╔══
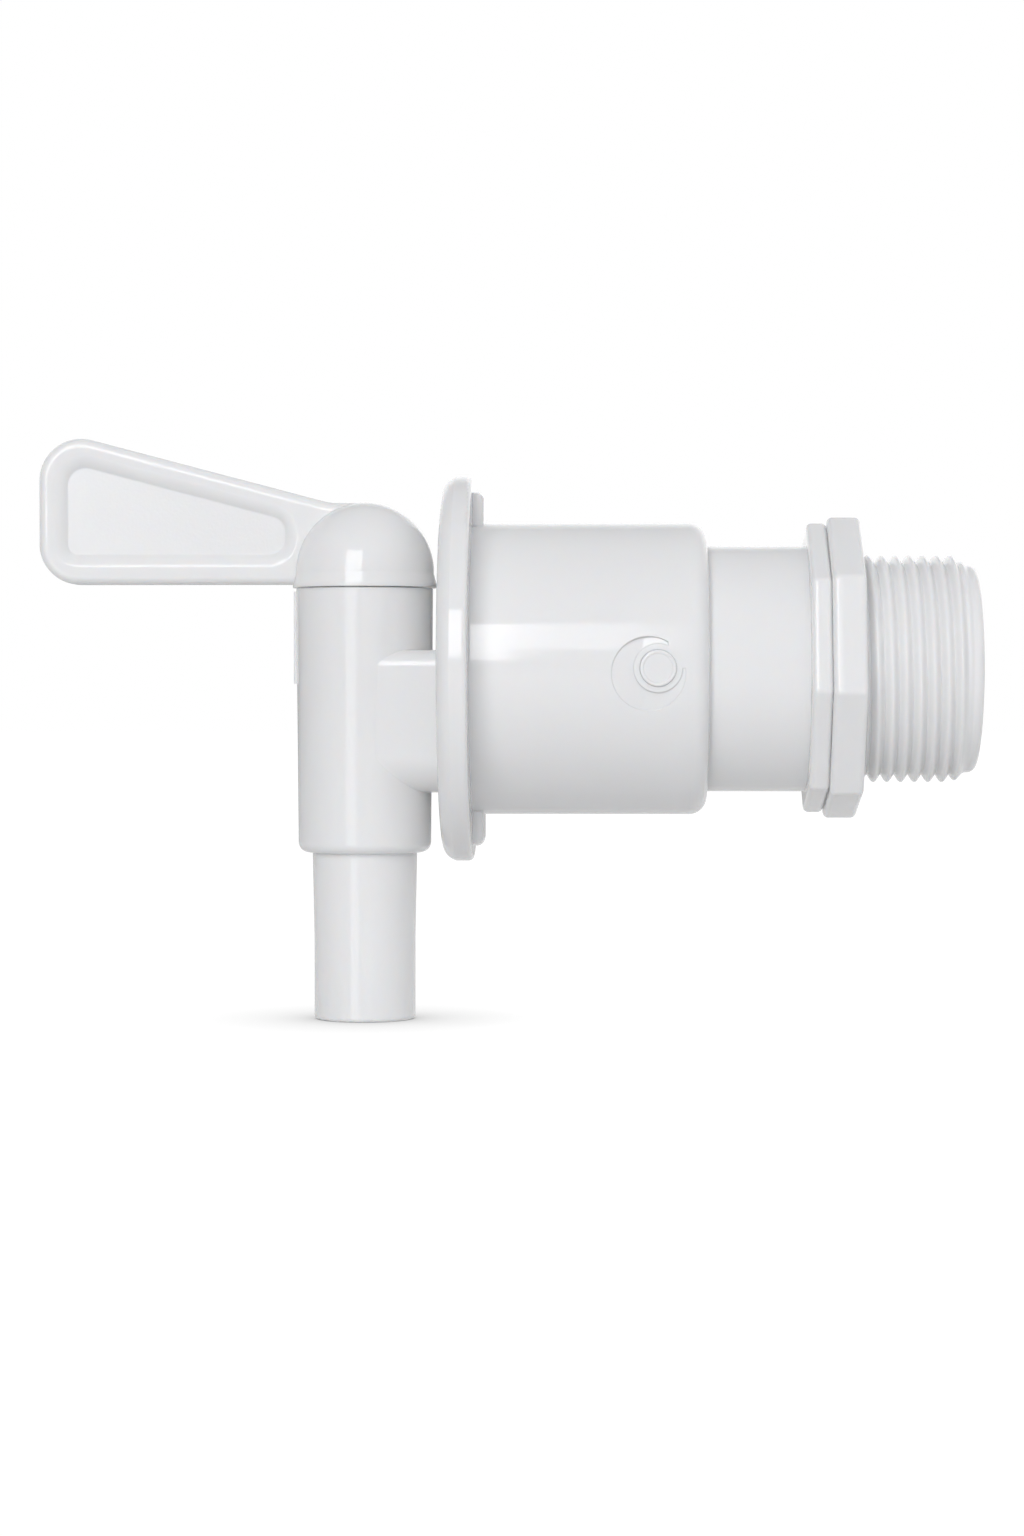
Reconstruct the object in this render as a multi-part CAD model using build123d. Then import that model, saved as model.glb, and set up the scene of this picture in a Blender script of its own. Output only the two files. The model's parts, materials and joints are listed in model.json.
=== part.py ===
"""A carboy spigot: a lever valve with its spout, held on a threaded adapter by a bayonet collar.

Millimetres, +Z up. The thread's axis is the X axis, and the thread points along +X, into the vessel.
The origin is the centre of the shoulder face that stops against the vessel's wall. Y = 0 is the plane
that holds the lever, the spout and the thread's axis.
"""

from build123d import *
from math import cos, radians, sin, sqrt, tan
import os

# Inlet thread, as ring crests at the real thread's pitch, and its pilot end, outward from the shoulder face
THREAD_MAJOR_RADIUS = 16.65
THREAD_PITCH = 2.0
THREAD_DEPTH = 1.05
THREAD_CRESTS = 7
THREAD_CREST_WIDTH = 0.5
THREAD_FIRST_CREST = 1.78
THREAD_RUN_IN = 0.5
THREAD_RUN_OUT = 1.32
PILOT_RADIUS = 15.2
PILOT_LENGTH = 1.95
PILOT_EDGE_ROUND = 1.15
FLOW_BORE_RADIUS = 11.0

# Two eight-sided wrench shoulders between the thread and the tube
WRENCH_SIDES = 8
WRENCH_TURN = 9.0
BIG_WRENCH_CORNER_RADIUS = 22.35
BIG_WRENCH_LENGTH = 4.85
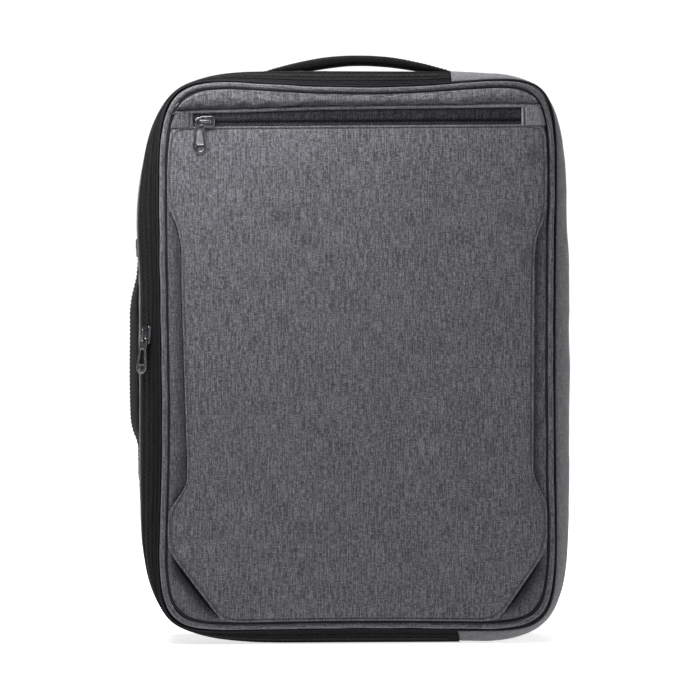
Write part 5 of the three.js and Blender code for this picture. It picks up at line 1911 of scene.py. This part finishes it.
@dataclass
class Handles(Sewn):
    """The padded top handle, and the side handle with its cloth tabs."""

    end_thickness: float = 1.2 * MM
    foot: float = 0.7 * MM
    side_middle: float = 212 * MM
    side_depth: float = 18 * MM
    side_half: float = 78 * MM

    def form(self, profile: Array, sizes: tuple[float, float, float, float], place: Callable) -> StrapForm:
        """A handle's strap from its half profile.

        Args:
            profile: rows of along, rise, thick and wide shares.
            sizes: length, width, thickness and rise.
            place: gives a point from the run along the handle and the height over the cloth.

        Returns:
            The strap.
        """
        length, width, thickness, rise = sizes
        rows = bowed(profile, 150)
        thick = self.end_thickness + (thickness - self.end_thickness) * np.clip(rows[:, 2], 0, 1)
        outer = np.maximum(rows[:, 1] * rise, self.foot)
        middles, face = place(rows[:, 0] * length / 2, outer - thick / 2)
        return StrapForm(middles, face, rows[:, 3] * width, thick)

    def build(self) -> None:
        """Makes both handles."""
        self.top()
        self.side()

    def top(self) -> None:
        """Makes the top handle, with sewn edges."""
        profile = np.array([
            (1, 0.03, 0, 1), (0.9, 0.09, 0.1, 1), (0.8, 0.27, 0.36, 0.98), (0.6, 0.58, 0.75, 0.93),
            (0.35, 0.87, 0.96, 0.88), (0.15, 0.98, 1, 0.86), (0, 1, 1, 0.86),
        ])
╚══
Task description
In full and verbatim, repeat the records given above.

Solution for this task
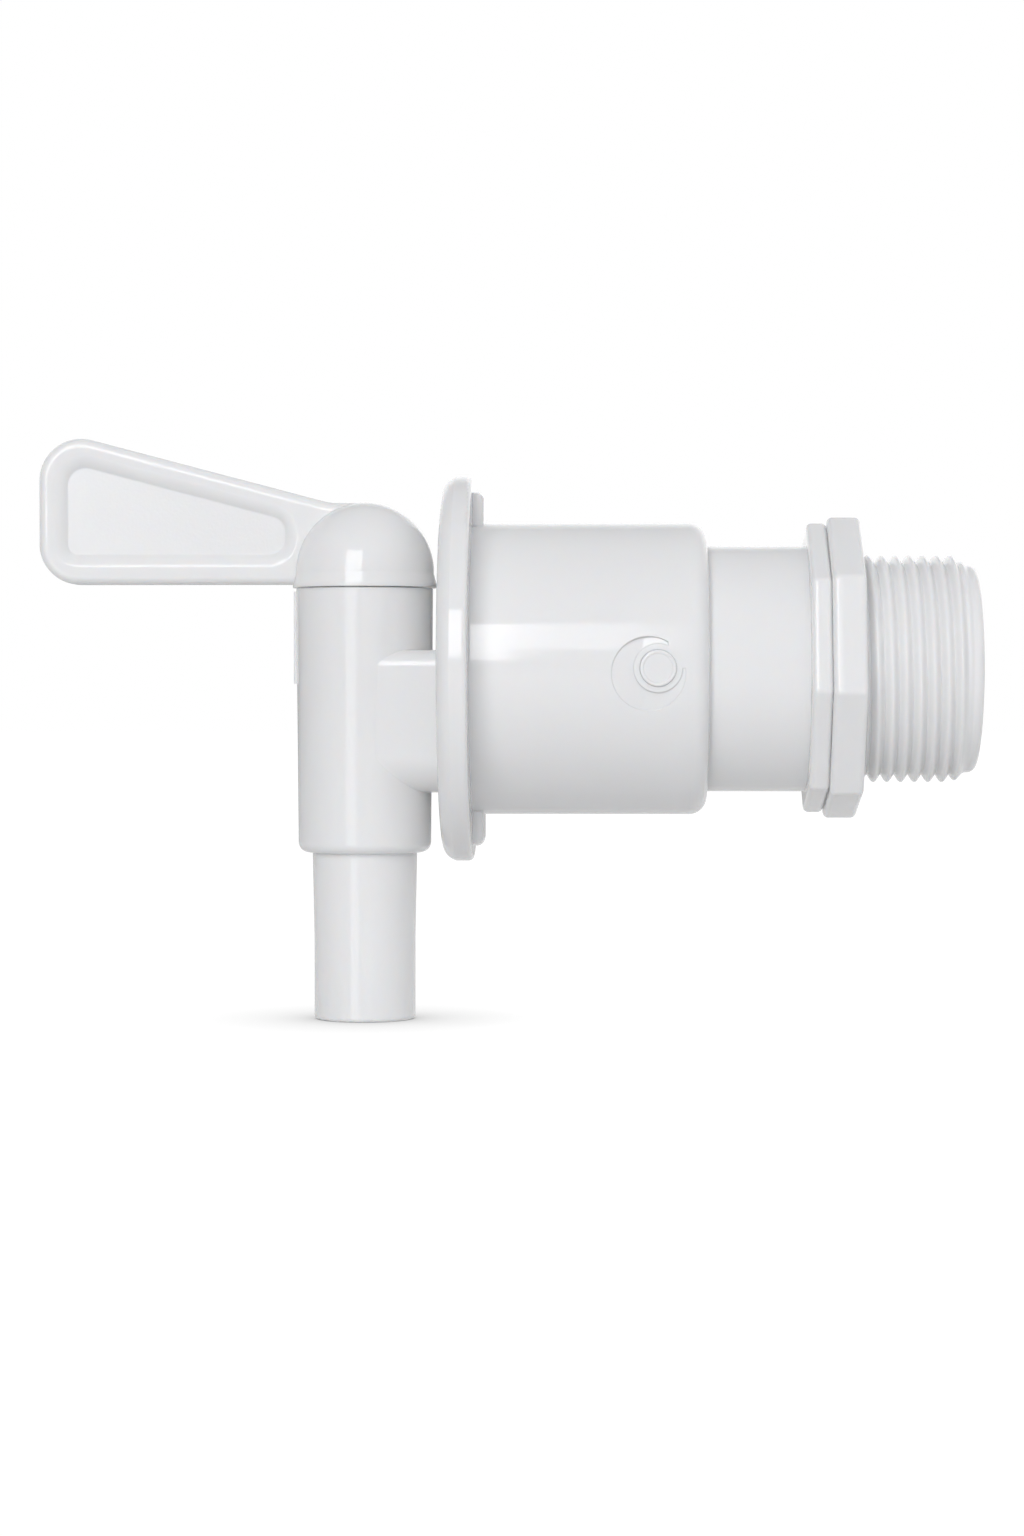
Reconstruct the object in this render as a multi-part CAD model using build123d. Then import that model, saved as model.glb, and set up the scene of this picture in a Blender script of its own. Output only the two files. The model's parts, materials and joints are listed in model.json.
=== part.py ===
"""A carboy spigot: a lever valve with its spout, held on a threaded adapter by a bayonet collar.

Millimetres, +Z up. The thread's axis is the X axis, and the thread points along +X, into the vessel.
The origin is the centre of the shoulder face that stops against the vessel's wall. Y = 0 is the plane
that holds the lever, the spout and the thread's axis.
"""

from build123d import *
from math import cos, radians, sin, sqrt, tan
import os

# Inlet thread, as ring crests at the real thread's pitch, and its pilot end, outward from the shoulder face
THREAD_MAJOR_RADIUS = 16.65
THREAD_PITCH = 2.0
THREAD_DEPTH = 1.05
THREAD_CRESTS = 7
THREAD_CREST_WIDTH = 0.5
THREAD_FIRST_CREST = 1.78
THREAD_RUN_IN = 0.5
THREAD_RUN_OUT = 1.32
PILOT_RADIUS = 15.2
PILOT_LENGTH = 1.95
PILOT_EDGE_ROUND = 1.15
FLOW_BORE_RADIUS = 11.0

# Two eight-sided wrench shoulders between the thread and the tube
WRENCH_SIDES = 8
WRENCH_TURN = 9.0
BIG_WRENCH_CORNER_RADIUS = 22.35
BIG_WRENCH_LENGTH = 4.85
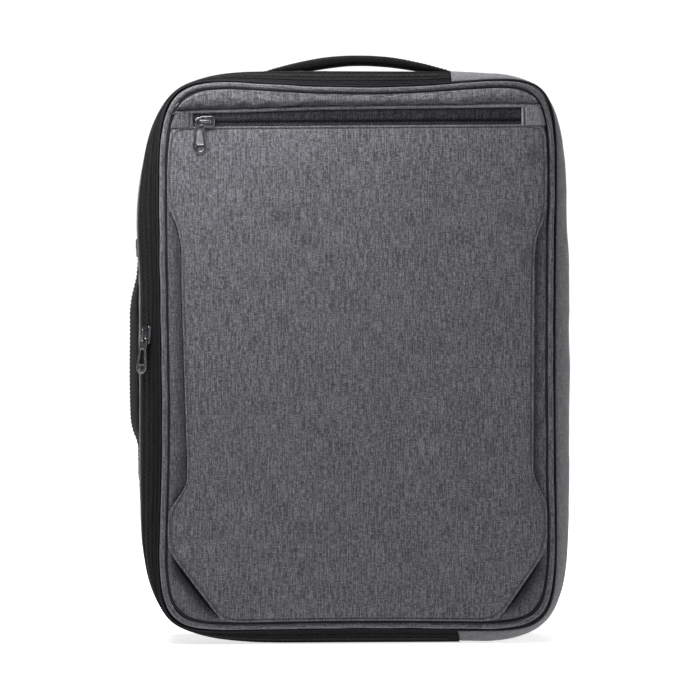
Write part 5 of the three.js and Blender code for this picture. It picks up at line 1911 of scene.py. This part finishes it.
@dataclass
class Handles(Sewn):
    """The padded top handle, and the side handle with its cloth tabs."""

    end_thickness: float = 1.2 * MM
    foot: float = 0.7 * MM
    side_middle: float = 212 * MM
    side_depth: float = 18 * MM
    side_half: float = 78 * MM

    def form(self, profile: Array, sizes: tuple[float, float, float, float], place: Callable) -> StrapForm:
        """A handle's strap from its half profile.

        Args:
            profile: rows of along, rise, thick and wide shares.
            sizes: length, width, thickness and rise.
            place: gives a point from the run along the handle and the height over the cloth.

        Returns:
            The strap.
        """
        length, width, thickness, rise = sizes
        rows = bowed(profile, 150)
        thick = self.end_thickness + (thickness - self.end_thickness) * np.clip(rows[:, 2], 0, 1)
        outer = np.maximum(rows[:, 1] * rise, self.foot)
        middles, face = place(rows[:, 0] * length / 2, outer - thick / 2)
        return StrapForm(middles, face, rows[:, 3] * width, thick)

    def build(self) -> None:
        """Makes both handles."""
        self.top()
        self.side()

    def top(self) -> None:
        """Makes the top handle, with sewn edges."""
        profile = np.array([
            (1, 0.03, 0, 1), (0.9, 0.09, 0.1, 1), (0.8, 0.27, 0.36, 0.98), (0.6, 0.58, 0.75, 0.93),
            (0.35, 0.87, 0.96, 0.88), (0.15, 0.98, 1, 0.86), (0, 1, 1, 0.86),
        ])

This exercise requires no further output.